What to do —
Please output the data below exactly as given, starting at its first line and stopping after the line that contains "# The picture".

Begin

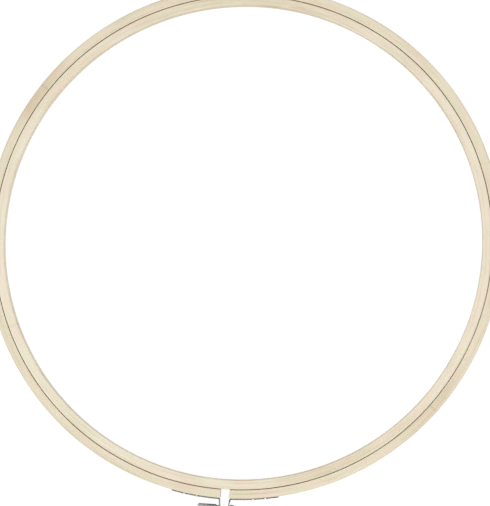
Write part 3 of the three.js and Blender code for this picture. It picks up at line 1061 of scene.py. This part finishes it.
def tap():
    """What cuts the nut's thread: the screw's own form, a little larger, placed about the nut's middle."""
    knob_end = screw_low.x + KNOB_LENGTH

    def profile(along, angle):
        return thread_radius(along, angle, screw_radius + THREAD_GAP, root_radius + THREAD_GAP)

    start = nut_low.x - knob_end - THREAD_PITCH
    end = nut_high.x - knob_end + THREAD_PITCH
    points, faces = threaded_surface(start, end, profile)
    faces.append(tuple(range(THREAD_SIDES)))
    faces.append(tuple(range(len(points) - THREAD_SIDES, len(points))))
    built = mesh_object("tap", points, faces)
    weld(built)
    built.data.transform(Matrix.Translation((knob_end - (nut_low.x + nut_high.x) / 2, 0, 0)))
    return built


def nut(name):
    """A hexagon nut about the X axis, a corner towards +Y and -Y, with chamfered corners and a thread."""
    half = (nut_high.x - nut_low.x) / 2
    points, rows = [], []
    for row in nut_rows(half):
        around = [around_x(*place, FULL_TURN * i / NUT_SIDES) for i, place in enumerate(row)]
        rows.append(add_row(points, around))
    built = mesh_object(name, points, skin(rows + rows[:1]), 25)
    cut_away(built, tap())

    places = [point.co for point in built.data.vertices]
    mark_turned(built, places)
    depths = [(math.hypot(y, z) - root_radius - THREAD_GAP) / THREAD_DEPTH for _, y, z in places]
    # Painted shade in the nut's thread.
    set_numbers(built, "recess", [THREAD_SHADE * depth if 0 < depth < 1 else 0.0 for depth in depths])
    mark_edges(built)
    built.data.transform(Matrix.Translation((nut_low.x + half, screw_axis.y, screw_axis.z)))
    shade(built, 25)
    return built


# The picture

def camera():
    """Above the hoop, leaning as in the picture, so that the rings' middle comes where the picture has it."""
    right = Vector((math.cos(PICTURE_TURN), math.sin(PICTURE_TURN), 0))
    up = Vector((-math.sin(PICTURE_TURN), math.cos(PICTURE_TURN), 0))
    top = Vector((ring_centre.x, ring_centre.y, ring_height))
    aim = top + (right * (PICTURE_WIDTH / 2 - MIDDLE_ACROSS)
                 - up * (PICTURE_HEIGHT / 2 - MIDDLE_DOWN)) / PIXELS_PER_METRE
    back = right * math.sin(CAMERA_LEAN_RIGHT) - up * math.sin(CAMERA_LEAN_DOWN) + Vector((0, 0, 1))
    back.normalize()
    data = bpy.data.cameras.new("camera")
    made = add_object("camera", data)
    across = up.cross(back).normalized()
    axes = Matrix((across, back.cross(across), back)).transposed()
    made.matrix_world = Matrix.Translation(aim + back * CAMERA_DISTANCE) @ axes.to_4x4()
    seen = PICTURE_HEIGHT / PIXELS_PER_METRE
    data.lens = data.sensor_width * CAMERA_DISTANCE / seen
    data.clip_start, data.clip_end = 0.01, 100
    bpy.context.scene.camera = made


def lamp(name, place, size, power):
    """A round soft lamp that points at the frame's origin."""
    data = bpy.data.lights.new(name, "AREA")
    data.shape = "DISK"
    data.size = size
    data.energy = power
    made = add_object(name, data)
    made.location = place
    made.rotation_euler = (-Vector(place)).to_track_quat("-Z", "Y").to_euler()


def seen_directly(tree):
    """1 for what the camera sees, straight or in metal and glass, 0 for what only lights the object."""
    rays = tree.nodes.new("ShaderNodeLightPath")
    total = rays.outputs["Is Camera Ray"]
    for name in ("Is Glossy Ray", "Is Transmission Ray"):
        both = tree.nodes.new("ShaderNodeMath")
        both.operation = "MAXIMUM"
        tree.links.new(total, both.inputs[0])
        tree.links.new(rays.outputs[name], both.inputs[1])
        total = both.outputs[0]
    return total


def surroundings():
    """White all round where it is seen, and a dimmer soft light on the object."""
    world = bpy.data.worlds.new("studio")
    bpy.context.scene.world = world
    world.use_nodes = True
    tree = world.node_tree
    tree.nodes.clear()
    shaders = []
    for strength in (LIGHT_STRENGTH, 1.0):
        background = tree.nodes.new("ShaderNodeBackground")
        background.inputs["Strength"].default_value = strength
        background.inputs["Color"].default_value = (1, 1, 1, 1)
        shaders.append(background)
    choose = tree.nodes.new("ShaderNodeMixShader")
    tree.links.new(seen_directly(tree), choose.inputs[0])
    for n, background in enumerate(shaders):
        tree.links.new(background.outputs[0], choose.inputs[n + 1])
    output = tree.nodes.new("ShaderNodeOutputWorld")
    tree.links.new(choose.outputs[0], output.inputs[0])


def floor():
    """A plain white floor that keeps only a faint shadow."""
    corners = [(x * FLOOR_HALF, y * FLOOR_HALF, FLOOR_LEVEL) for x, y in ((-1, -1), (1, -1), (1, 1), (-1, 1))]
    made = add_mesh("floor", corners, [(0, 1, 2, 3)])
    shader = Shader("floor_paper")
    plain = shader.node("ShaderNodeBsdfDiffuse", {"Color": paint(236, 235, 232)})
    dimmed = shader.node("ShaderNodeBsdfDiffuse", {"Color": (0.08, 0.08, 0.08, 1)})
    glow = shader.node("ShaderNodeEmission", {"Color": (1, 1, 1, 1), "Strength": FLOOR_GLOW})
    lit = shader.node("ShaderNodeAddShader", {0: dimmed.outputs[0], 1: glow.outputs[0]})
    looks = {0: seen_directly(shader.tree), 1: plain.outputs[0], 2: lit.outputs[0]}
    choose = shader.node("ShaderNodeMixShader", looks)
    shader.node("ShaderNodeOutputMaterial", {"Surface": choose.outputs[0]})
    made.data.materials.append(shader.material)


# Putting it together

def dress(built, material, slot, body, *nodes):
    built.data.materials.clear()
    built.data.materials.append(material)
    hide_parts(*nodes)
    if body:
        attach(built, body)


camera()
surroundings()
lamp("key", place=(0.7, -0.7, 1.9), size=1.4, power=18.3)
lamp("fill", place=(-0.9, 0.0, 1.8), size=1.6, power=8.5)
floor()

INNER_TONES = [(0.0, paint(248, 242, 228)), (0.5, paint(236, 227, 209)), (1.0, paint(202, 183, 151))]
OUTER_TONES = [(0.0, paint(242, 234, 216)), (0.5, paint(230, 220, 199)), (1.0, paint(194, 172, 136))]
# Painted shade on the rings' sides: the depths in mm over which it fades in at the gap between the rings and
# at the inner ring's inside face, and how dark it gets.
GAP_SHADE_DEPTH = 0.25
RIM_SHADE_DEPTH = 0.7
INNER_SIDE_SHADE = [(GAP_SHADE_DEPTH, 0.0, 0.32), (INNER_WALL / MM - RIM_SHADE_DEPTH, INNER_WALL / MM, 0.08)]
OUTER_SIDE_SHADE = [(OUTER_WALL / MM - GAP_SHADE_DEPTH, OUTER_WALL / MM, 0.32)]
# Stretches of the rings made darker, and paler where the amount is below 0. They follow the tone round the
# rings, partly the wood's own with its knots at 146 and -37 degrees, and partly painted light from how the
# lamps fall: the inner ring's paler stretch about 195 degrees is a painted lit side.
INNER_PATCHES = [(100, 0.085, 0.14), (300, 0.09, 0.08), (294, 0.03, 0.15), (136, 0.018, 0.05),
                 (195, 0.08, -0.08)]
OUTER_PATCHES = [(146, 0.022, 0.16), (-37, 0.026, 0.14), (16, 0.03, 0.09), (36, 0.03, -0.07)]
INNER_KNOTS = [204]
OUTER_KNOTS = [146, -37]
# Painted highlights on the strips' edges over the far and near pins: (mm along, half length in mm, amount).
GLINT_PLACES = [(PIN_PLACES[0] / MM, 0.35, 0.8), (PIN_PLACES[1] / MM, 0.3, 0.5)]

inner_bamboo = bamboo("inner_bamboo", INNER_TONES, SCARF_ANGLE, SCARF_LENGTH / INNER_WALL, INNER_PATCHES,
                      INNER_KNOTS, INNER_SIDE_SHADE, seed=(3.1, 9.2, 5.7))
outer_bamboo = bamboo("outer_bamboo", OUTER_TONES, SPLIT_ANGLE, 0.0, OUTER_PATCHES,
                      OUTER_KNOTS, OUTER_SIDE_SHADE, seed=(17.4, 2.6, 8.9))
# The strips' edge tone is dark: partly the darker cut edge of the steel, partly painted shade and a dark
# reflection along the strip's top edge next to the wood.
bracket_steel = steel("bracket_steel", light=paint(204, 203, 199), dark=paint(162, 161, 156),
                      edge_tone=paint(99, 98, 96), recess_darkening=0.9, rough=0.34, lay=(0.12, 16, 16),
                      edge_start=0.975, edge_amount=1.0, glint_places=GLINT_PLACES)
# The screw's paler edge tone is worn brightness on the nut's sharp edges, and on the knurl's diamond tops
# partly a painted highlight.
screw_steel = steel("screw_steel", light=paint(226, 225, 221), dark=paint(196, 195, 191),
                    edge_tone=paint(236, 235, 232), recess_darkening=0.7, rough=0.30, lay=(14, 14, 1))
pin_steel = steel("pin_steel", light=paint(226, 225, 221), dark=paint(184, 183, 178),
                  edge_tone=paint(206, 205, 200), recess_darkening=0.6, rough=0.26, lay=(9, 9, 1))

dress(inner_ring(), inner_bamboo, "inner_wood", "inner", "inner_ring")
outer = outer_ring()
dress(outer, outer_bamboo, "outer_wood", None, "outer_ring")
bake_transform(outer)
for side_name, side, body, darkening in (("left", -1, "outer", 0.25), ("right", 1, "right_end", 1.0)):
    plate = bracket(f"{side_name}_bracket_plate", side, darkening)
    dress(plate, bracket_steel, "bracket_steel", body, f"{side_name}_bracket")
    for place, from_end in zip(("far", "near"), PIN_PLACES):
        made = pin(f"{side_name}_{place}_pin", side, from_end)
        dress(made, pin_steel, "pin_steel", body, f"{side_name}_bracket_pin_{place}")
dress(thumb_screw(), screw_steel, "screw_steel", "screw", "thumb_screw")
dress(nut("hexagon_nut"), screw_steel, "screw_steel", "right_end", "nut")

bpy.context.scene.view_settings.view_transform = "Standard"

End

Final result —
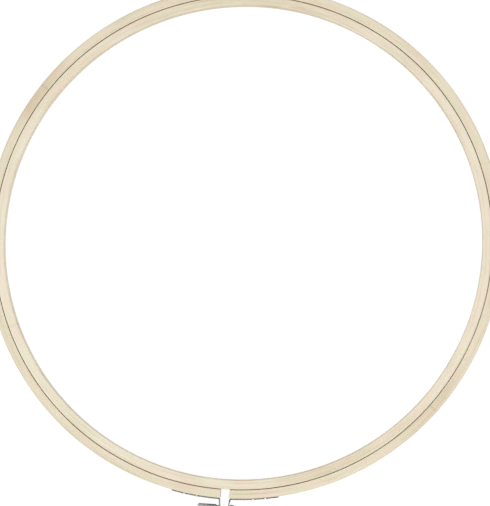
Write part 3 of the three.js and Blender code for this picture. It picks up at line 1061 of scene.py. This part finishes it.
def tap():
    """What cuts the nut's thread: the screw's own form, a little larger, placed about the nut's middle."""
    knob_end = screw_low.x + KNOB_LENGTH

    def profile(along, angle):
        return thread_radius(along, angle, screw_radius + THREAD_GAP, root_radius + THREAD_GAP)

    start = nut_low.x - knob_end - THREAD_PITCH
    end = nut_high.x - knob_end + THREAD_PITCH
    points, faces = threaded_surface(start, end, profile)
    faces.append(tuple(range(THREAD_SIDES)))
    faces.append(tuple(range(len(points) - THREAD_SIDES, len(points))))
    built = mesh_object("tap", points, faces)
    weld(built)
    built.data.transform(Matrix.Translation((knob_end - (nut_low.x + nut_high.x) / 2, 0, 0)))
    return built


def nut(name):
    """A hexagon nut about the X axis, a corner towards +Y and -Y, with chamfered corners and a thread."""
    half = (nut_high.x - nut_low.x) / 2
    points, rows = [], []
    for row in nut_rows(half):
        around = [around_x(*place, FULL_TURN * i / NUT_SIDES) for i, place in enumerate(row)]
        rows.append(add_row(points, around))
    built = mesh_object(name, points, skin(rows + rows[:1]), 25)
    cut_away(built, tap())

    places = [point.co for point in built.data.vertices]
    mark_turned(built, places)
    depths = [(math.hypot(y, z) - root_radius - THREAD_GAP) / THREAD_DEPTH for _, y, z in places]
    # Painted shade in the nut's thread.
    set_numbers(built, "recess", [THREAD_SHADE * depth if 0 < depth < 1 else 0.0 for depth in depths])
    mark_edges(built)
    built.data.transform(Matrix.Translation((nut_low.x + half, screw_axis.y, screw_axis.z)))
    shade(built, 25)
    return built


# The picture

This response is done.